__Written exercise__
Tally up the lines where the string "object" appears; reply with the number only.

__Entries__
***
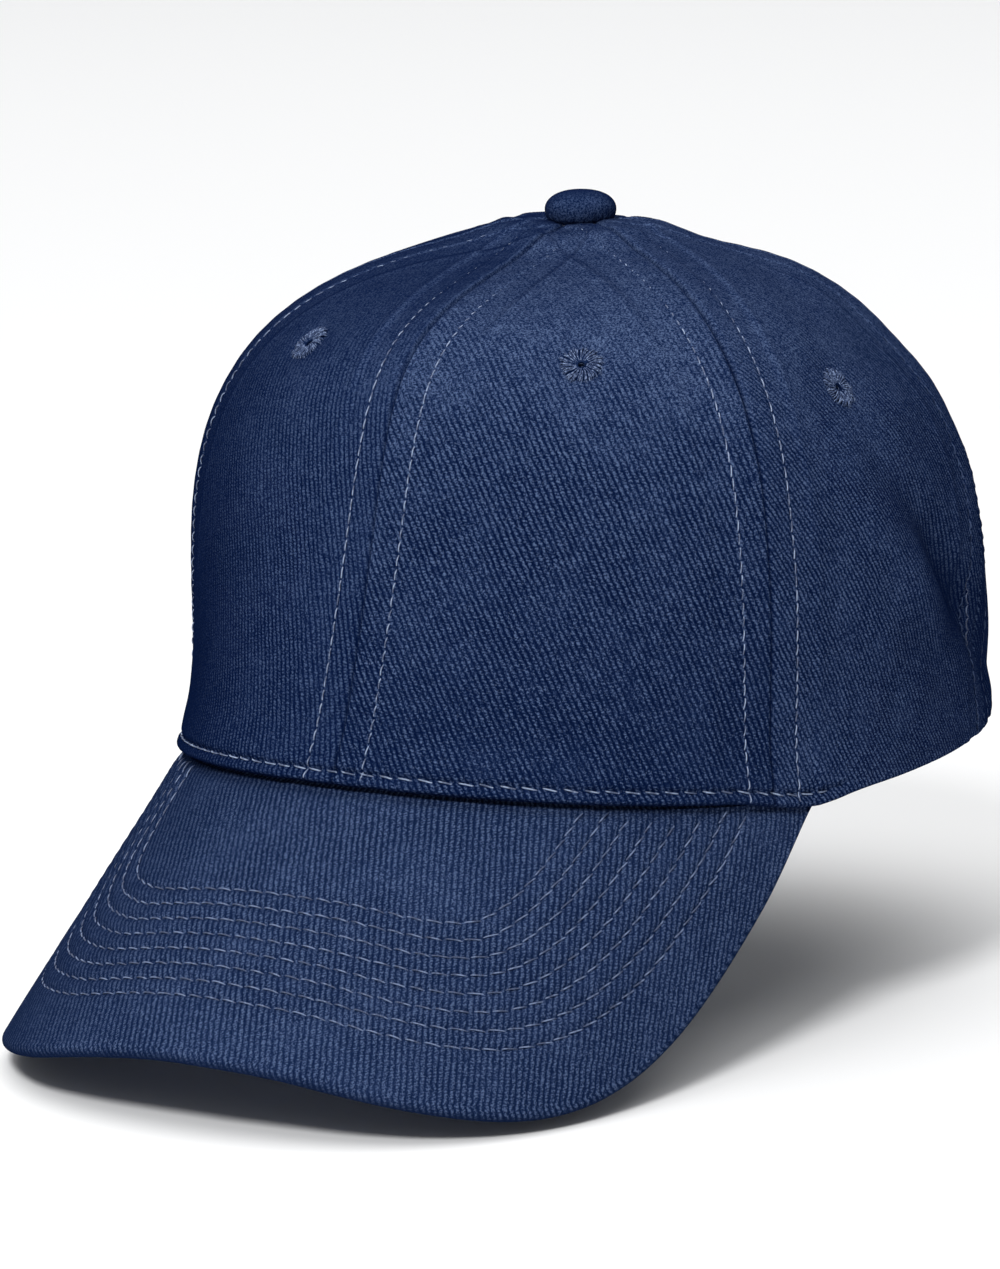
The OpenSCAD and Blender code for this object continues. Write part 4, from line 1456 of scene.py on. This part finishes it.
***
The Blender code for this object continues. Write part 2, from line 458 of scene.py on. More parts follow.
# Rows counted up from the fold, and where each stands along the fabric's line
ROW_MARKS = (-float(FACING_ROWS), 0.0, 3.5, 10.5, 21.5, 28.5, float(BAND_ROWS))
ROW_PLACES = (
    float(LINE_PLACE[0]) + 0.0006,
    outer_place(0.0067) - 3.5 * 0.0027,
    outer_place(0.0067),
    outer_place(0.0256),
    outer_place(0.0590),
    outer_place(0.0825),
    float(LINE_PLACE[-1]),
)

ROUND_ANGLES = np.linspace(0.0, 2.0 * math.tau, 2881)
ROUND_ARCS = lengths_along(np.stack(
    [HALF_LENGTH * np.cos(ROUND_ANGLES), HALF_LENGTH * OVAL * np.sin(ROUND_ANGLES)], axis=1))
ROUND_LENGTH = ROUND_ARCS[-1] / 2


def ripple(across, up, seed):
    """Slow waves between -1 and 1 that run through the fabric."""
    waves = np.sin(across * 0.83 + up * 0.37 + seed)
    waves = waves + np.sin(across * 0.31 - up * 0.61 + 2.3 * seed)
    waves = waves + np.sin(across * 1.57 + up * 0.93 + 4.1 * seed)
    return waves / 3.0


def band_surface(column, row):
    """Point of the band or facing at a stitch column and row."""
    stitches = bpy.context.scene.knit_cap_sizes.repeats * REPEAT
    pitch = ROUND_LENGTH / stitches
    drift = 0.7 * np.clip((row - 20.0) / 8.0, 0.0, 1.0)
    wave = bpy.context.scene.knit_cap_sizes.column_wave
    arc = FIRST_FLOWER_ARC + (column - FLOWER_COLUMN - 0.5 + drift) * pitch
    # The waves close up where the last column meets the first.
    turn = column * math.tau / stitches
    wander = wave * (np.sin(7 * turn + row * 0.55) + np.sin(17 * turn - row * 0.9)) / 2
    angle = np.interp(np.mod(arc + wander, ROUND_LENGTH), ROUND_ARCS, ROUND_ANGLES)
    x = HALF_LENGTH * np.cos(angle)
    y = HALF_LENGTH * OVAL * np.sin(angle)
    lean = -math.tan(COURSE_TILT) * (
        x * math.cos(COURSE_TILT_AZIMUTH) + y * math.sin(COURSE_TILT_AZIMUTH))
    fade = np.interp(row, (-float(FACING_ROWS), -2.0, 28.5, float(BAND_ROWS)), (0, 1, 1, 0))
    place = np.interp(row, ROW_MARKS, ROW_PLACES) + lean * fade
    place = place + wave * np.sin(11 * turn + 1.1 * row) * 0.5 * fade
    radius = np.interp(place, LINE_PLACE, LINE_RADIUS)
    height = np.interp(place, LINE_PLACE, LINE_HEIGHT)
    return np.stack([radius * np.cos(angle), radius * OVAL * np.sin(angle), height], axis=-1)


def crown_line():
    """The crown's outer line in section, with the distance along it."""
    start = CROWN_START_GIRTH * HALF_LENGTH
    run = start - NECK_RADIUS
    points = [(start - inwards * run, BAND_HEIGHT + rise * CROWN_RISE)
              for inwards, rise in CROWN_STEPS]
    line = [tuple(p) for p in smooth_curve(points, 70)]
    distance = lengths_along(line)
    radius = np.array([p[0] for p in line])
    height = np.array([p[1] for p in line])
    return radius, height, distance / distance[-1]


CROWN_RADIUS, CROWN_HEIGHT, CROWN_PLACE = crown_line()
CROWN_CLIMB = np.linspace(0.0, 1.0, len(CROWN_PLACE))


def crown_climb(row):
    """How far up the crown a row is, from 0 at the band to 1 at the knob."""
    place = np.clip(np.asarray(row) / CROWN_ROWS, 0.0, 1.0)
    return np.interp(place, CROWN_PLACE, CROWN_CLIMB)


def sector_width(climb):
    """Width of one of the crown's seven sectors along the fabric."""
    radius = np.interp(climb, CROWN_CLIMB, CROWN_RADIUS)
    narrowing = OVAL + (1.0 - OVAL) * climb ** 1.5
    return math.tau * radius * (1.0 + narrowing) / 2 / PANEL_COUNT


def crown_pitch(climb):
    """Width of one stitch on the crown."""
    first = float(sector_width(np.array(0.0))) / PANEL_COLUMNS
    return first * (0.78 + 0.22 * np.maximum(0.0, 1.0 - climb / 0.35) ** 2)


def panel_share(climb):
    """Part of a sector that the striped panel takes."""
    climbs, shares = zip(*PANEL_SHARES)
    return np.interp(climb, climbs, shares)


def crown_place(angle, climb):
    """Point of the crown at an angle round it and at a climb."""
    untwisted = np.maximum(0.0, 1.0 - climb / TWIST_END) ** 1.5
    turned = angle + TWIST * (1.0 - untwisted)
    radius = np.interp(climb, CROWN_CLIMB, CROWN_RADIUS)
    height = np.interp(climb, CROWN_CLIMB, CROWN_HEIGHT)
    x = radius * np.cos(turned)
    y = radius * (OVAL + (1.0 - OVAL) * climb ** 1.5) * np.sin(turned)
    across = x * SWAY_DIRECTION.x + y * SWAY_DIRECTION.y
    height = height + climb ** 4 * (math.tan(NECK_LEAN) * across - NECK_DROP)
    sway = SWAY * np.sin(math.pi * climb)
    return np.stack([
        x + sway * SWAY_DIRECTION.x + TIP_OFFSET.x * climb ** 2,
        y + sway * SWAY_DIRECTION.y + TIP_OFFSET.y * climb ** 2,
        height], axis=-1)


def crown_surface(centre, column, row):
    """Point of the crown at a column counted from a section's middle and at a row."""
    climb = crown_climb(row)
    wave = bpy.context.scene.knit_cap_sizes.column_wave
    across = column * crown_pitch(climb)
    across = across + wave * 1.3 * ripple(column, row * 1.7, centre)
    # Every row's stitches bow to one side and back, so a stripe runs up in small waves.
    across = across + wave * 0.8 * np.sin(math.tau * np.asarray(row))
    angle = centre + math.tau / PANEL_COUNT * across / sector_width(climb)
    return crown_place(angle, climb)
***
__Answer below__
2